Hi,

I just need to 
start a timer of x days/hours (lets say) and when it is fired just trigger 
something.
Flink’s lower-level ProcessFunction [1] should be very suitable to implement 
this. Have you taken a look at this and see if it suits your case?

[1] 
https://ci.apache.org/projects/flink/flink-docs-release-1.2/dev/stream/process_function.html

Cheers,
Gordon


On April 11, 2017 at 3:25:39 AM, jaxbihani (jagad...@helpshift.com) wrote:

I have a use case which I am trying to solve using Flink. Need an advice to  
decide on the correct approach.  

Use case:  
----------  
I have a stream of events partitioned by a key. For some events, I need to  
start a timer (conside this as a SLA i.e. if something is not done in x  
secs/minutes do something). Now when that timer expires I need to perform  
some arbitrary action (like writing to database etc). There will be some  
events which can cancel the timers. (i.e. if event comes before x secs we  
need not run SLA violation action etc.).
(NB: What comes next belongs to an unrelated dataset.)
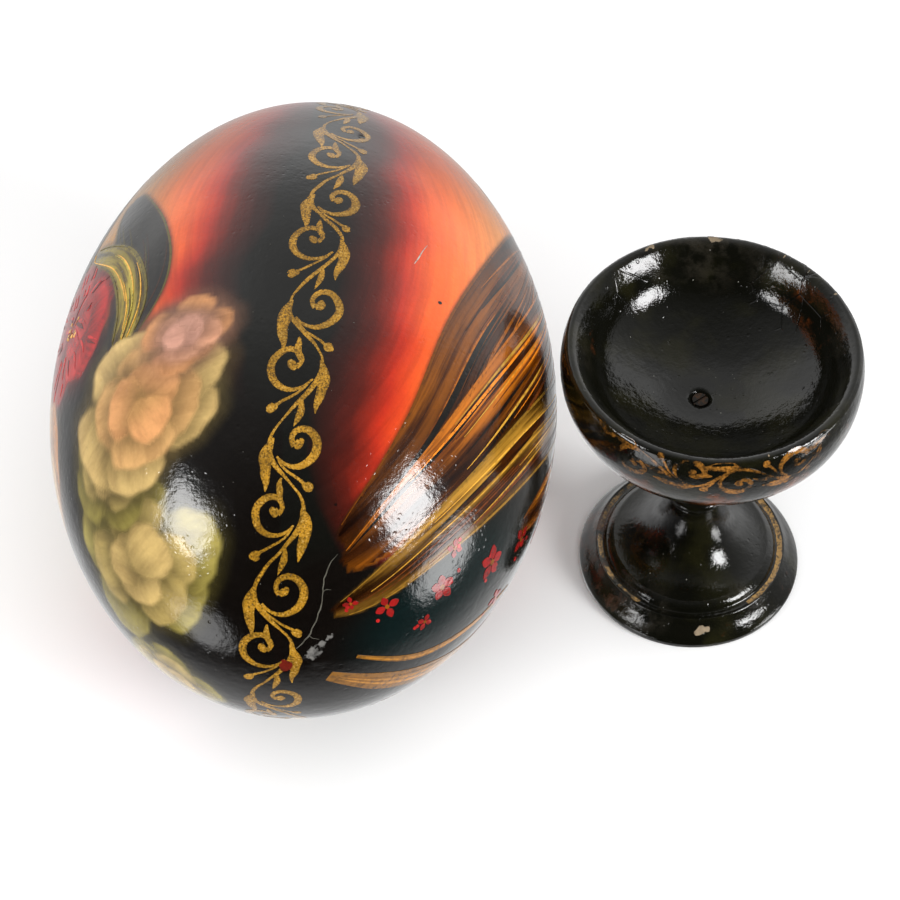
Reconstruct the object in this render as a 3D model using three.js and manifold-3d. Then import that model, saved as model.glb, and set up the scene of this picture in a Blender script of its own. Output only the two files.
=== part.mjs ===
// A painted and lacquered ostrich egg lying on its side beside its turned wooden stand.
//
// Millimetres, +Z up. The ground is z = 0 and the origin is under the middle of the pair.
// The egg lies to the left (-X) with its long axis along Y, pointed end away (+Y). It rests at the
// tilt where its weight is over its contact point, pointed end slightly down.
// The stand is upright to the right (+X): a shallow cup with its own short neck, screwed to a
// trumpet-shaped foot.

import * as THREE from "three";
import { mergeVertices } from "three/addons/utils/BufferGeometryUtils.js";
import Module from "manifold-3d";

// ---- driving dimensions, mm and degrees ----
const EGG_HALF_LENGTH = 83.6;
const EGG_RADIUS = 59.9;
const EGG_TAPER = 0.058; // how much thinner the pointed half is than the blunt half
const EGG_SLIMMING = -0.039; // how much both ends are drawn in from an ellipse
const EGG_TILT = -2.94; // of the long axis, pointed end down
const EGG_TURN = 1.77; // of the long axis about Z, pointed end towards the stand
const EGG_SEGMENTS = 48;
const EGG_ROWS = 32;

const STAND_FROM_EGG_X = 95.5;
const STAND_FROM_EGG_Y = -5.8;
const STAND_SEGMENTS = 44;

const CUP_RADIUS = 35.3;
const CUP_WIDEST_Z = 78.8;
const CUP_SHELL_DEPTH = 24.0; // from the widest circle down to the underside
const CUP_SHELL_FULLNESS = 2.3; // exponent of the outer curve: 2 is an ellipse
const LIP_Z = 85.6;
const LIP_RADIUS = 33.2; // of the lip's crest
const LIP_ROUND_WIDTH = 1.3; // the lip's outer edge is rounded by this much outwards
const LIP_ROUND_DEPTH = 1.4; // and by this much down
const HOLLOW_FLOOR_Z = 66.0;
// the hollow from the lip's crest to the floor: a steep wall that eases into a dish
const CUP_HOLLOW = [
  [32.5, 85.4], [31.9, 84.95], [31.4, 84.4], [30.1, 82.7], [28.8, 80.5], [27.4, 77.9],
  [26.5, 76.6], [25.3, 75.25], [23.5, 73.8], [20.7, 72.0], [16.6, 69.75], [12.6, 68.0],
  [8.6, 66.8], [4.3, 66.15], [0, HOLLOW_FLOOR_Z],
];
const NECK_RADIUS = 6.6; // at its top; it is a little thinner below
const JOINT_Z = 28.0; // where the cup's neck stands on the foot's stem
const JOINT_GAP = 0.3;
// the neck from its foot up, heights above the joint: a bead, then a slowly widening stem
const CUP_NECK = [
  [6.2, 0.3], [6.6, 0.5], [7.2, 1.2], [7.2, 2.4], [6.6, 3.1], [6.0, 3.7], [6.3, 10.3],
  [NECK_RADIUS, 21.8], [7.7, 25.2],
];
const CUP_UNDERSIDE_RADIUS = 9.6; // where the neck's flare runs into the underside

const FOOT_RADIUS = 27.8;
const STEP_RADIUS = 21.5;
const STEP_Z = 9.0;
const STEM_RADIUS = 6.4;
// the foot's edge from the ground up to its step: a chamfer, a rounded shoulder, a groove and
// the step's own chamfer
const FOOT_EDGE = [
  [27.2, 0], [FOOT_RADIUS, 0.6], [FOOT_RADIUS, 1.9], [26.6, 3.7], [25.2, 5.3], [23.8, 7.5],
  [22.4, 6.9], [STEP_RADIUS, 7.5], [20.6, 8.6],
];
const FLARE_EDGE_RADIUS = 21.9; // of the hollow curve from the step up to the stem
const FLARE_TOP_Z = 26.0;
const FLARE_START_ANGLE = 262; // of that curve where it leaves the step, degrees

const SCREW_OFFSET_X = -1.7; // the screw hole was drilled off the centre
const RECESS_RADIUS = 2.5;
const RECESS_DEPTH = 1.6;
const SCREW_RADIUS = 1.9;
const SCREW_HEIGHT = 0.9;
const SLOT_WIDTH = 0.6;
const SLOT_DEPTH = 0.4;
const SLOT_TURN = 35;

// ---- finishes ----
const eggLacquer = new THREE.MeshStandardMaterial({ color: 0x5a1d0f, roughness: 0.12, metalness: 0 });
const cupLacquer = new THREE.MeshStandardMaterial({ color: 0x12110e, roughness: 0.15, metalness: 0 });
const footLacquer = new THREE.MeshStandardMaterial({ color: 0x171512, roughness: 0.18, metalness: 0 });
const screwSteel = new THREE.MeshStandardMaterial({ color: 0x2a2825, roughness: 0.4, metalness: 0.8 });

const wasm = await Module();
wasm.setup();

// Points of an arc of an ellipse round (centreR, centreZ), from one angle to another in degrees.
function arc(centreR, centreZ, radiusR, radiusZ, fromAngle, toAngle, steps) {
  const points = [];
  for (let i = 0; i <= steps; i += 1) {
    const angle = THREE.MathUtils.degToRad(fromAngle + ((toAngle - fromAngle) * i) / steps);
    points.push([centreR + radiusR * Math.cos(angle), centreZ + radiusZ * Math.sin(angle)]);
  }
  return points;
}

// Turns a profile of [radius, z] pairs, listed from the bottom of the axis to its top, about Z.
function turned(profile, segments) {
  const points = profile.map(([radius, z]) => new THREE.Vector2(radius, z));
  const geometry = new THREE.LatheGeometry(points, segments);
  return geometry.rotateX(Math.PI / 2);
}

function toSolid(geometry) {
  const bare = geometry.clone();
  bare.deleteAttribute("normal");
  bare.deleteAttribute("uv");
  const merged = mergeVertices(bare, 1e-4);
  const kept = [];
  for (let i = 0; i < merged.index.count; i += 3) {
    const [a, b, c] = [0, 1, 2].map((k) => merged.index.getX(i + k));
    if (a !== b && b !== c && c !== a) kept.push(a, b, c);
  }
  return new wasm.Manifold(new wasm.Mesh({
    numProp: 3,
    vertProperties: new Float32Array(merged.attributes.position.array),
    triVerts: new Uint32Array(kept),
  }));
}

function toGeometry(solid) {
  const mesh = solid.getMesh();
  const geometry = new THREE.BufferGeometry();
  geometry.setAttribute("position", new THREE.BufferAttribute(mesh.vertProperties, 3));
  geometry.setIndex(new THREE.BufferAttribute(mesh.triVerts, 1));
  geometry.computeVertexNormals();
  return geometry;
}

// Radius of the egg at s, from -1 at the blunt pole to +1 at the pointed pole: an ellipse whose
// half-width is made smaller towards the pointed pole and drawn in at both ends.
function eggRadius(s) {
  return EGG_RADIUS * Math.sqrt(Math.max(0, 1 - s * s)) * (1 - EGG_TAPER * s + EGG_SLIMMING * s * s);
}

function makeEgg() {
  const profile = [];
  for (let i = 0; i <= EGG_ROWS; i += 1) {
    const s = -Math.cos((Math.PI * i) / EGG_ROWS);
    const onAxis = i === 0 || i === EGG_ROWS;
    profile.push([onAxis ? 0 : eggRadius(s), s * EGG_HALF_LENGTH]);
  }
  const geometry = turned(profile, EGG_SEGMENTS);
  geometry.rotateZ(Math.PI / EGG_SEGMENTS); // so that a facet, not an edge, is underneath
  geometry.rotateX(THREE.MathUtils.degToRad(EGG_TILT - 90));
  geometry.rotateZ(THREE.MathUtils.degToRad(-EGG_TURN));
  geometry.computeBoundingBox();
  const egg = new THREE.Mesh(geometry, eggLacquer);
  egg.name = "egg";
  egg.position.z = -geometry.boundingBox.min.z;
  return egg;
}

// Outer side of the cup: a superellipse from the widest circle down to the neck.
function cupOuterSide() {
  const points = [];
  const steps = 11;
  for (let i = 0; i <= steps; i += 1) {
    const angle = ((steps - i) / steps) * (Math.PI / 2);
    const across = Math.cos(angle) ** (2 / CUP_SHELL_FULLNESS);
    const down = Math.sin(angle) ** (2 / CUP_SHELL_FULLNESS);
    const radius = CUP_RADIUS * across;
    if (radius > CUP_UNDERSIDE_RADIUS) points.push([radius, CUP_WIDEST_Z - CUP_SHELL_DEPTH * down]);
  }
  return points;
}

function makeCup() {
  const profile = [
    [0, JOINT_Z + JOINT_GAP],
    ...CUP_NECK.map(([radius, height]) => [radius, JOINT_Z + height]),
    ...cupOuterSide(),
    ...arc(LIP_RADIUS, LIP_Z - LIP_ROUND_DEPTH, LIP_ROUND_WIDTH, LIP_ROUND_DEPTH, 10, 90, 4),
    ...CUP_HOLLOW,
  ];
  const recess = new THREE.CylinderGeometry(RECESS_RADIUS, RECESS_RADIUS, 2 * RECESS_DEPTH, 20);
  recess.rotateX(Math.PI / 2);
  recess.translate(SCREW_OFFSET_X, 0, HOLLOW_FLOOR_Z);
  const solid = toSolid(turned(profile, STAND_SEGMENTS)).subtract(toSolid(recess));
  const cup = new THREE.Mesh(toGeometry(solid), cupLacquer);
  cup.name = "stand_cup";
  return cup;
}

function makeScrew() {
  const head = new THREE.CylinderGeometry(SCREW_RADIUS, SCREW_RADIUS, SCREW_HEIGHT, 16);
  head.rotateX(Math.PI / 2);
  const slot = new THREE.BoxGeometry(3 * SCREW_RADIUS, SLOT_WIDTH, 2 * SLOT_DEPTH);
  slot.rotateZ(THREE.MathUtils.degToRad(SLOT_TURN));
  slot.translate(0, 0, SCREW_HEIGHT / 2);
  const screw = new THREE.Mesh(toGeometry(toSolid(head).subtract(toSolid(slot))), screwSteel);
  screw.name = "cup_screw";
  const seat = HOLLOW_FLOOR_Z - RECESS_DEPTH + JOINT_GAP;
  screw.position.set(SCREW_OFFSET_X, 0, seat + SCREW_HEIGHT / 2);
  return screw;
}

function makeFoot() {
  const flareWidth = FLARE_EDGE_RADIUS - STEM_RADIUS;
  const flareHeight = FLARE_TOP_Z - STEP_Z;
  const profile = [
    [0, 0],
    ...FOOT_EDGE,
    ...arc(FLARE_EDGE_RADIUS, FLARE_TOP_Z, flareWidth, flareHeight, FLARE_START_ANGLE, 180, 10),
    [STEM_RADIUS, JOINT_Z],
    [0, JOINT_Z],
  ];
  const foot = new THREE.Mesh(turned(profile, STAND_SEGMENTS), footLacquer);
  foot.name = "stand_foot";
  return foot;
}

// The three pieces of the stand share one upright axis.
function makeStand() {
  const stand = new THREE.Group();
  stand.add(makeFoot(), makeCup(), makeScrew());
  stand.position.set(STAND_FROM_EGG_X, STAND_FROM_EGG_Y, 0);
  return stand;
}

const pair = new THREE.Group();
pair.add(makeEgg(), makeStand());
pair.updateMatrixWorld(true);
const middle = new THREE.Box3().setFromObject(pair, true).getCenter(new THREE.Vector3());
pair.position.set(-middle.x, -middle.y, 0);

const group = new THREE.Group();
group.add(pair);

export default group;
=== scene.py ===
"""A painted and lacquered ostrich egg lying beside its turned wooden stand."""

import bpy
import numpy as np
from bpy.props import FloatProperty, FloatVectorProperty, PointerProperty
from mathutils import Matrix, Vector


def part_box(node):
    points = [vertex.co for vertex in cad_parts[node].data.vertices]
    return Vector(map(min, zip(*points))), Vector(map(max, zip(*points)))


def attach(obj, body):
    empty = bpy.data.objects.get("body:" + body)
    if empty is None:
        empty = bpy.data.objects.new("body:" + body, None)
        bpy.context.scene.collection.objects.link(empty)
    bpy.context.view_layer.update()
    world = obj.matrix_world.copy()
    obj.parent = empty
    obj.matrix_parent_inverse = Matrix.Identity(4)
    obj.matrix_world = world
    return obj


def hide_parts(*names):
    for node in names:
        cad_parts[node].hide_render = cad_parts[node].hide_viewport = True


bl_info = {
    "name": "Painted Ostrich Egg",
    "version": (1, 0, 0),
    "blender": (4, 5, 0),
    "location": "View3D > Sidebar > Painted Egg",
    "description": "A lacquered ostrich egg with gold scrollwork, and its turned wooden stand",
    "category": "Add Mesh",
}

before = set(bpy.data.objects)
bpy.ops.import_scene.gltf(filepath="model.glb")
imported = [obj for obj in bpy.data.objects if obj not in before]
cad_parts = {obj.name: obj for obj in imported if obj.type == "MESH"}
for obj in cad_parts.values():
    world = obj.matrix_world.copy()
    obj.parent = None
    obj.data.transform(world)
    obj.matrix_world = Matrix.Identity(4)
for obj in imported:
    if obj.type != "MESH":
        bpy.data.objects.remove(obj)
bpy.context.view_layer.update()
MM = 0.001  # shapes are worked out in millimetres and put into meshes in metres


def box_in_mm(node):
    """The low and high corners of a CAD node, in millimetres."""
    return [np.array(corner) * 1000 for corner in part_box(node)]


EGG_BOX, CUP_BOX, FOOT_BOX, SCREW_BOX = [box_in_mm(node) for node in (
    "egg", "stand_cup", "stand_foot", "cup_screw")]

# ---- the egg: half-length, radius, shape and how it lies ----
EGG_HALF_LENGTH = 83.6
EGG_RADIUS = 59.9
EGG_TAPER = 0.058
EGG_SLIMMING = -0.039
EGG_TILT = np.radians(-2.94)
EGG_TURN = np.radians(1.77)
SHELL_CELLS = 126  # along each side of the six grids that make the shell
SEAT_CELLS = 60  # the same, of the ball that the egg's seat is worked out with
STROKE_CELLS = 12  # and of the ball that the fine strokes are laid out on

# ---- the gold scroll that runs round the egg's meridian ----
SCROLL_PERIODS = 14
SCROLL_START = 24.6  # of the first crest, along the loop from the blunt pole
SCROLL_FALL = 0.56  # share of a period from a crest to the next trough
# where the scroll's middle wanders to: (millimetres along the loop, millimetres to the right)
SCROLL_WANDER = [(0, -2.2), (34, 0), (66, 2.8), (100, 5.7), (143, 8.2), (190, 5.5), (250, 1.0),
                 (330, -1.5), (400, -3.0)]

# ---- the stand ----
STAND_X, STAND_Y = (FOOT_BOX[0] + FOOT_BOX[1])[:2] / 2
JOINT_Z = FOOT_BOX[1][2]
LIP_Z = CUP_BOX[1][2]
CUP_RADIUS = 35.3
CUP_WIDEST_Z = 78.8
CUP_SHELL_DEPTH = 24.0
CUP_SHELL_FULLNESS = 2.3
LIP_RADIUS = 33.2
LIP_ROUND = (1.3, 1.4)  # how far the lip's outer edge is rounded, outwards and down
HOLLOW_FLOOR_Z = 66.0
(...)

We are considering flink because  
then we can reuse the scaling, fault tolerance provided by the engine rather  
than building our own. Current rps is ~ 200-300 but it can be expected to  
increase quickly.  

Solutions in mind:  
-------------------  
1. We can think it like CEP use case, where with encoding like "event1  
followed by event2" with "not" in x seconds. i.e. when event 2 is "not"  
arrived in x seconds. I assume there will be NOT operator support. I am not  
sure about memory consumption in CEP. Because x seconds can be x days as  
well and I do not need any batching of events in memory. I just need to  
start a timer of x days/hours (lets say) and when it is fired just trigger  
something. So there is no notion of window as such. Can CEP fit in this type  
of use case? If the timer between events is in days, how about the memory  
consumption?  

2. Use Flink for event processing and delegate the tasks of timers to  
another service i.e. when event occurs send it to kafka with timer  
information and then another service handles timers and send back the event  
again once that is done etc. Looks like many hops in this process and  
latency will be high if SLA is in seconds (I am thinking of using Kafka  
here).  

Is anyone aware of a better way of doing this in flink?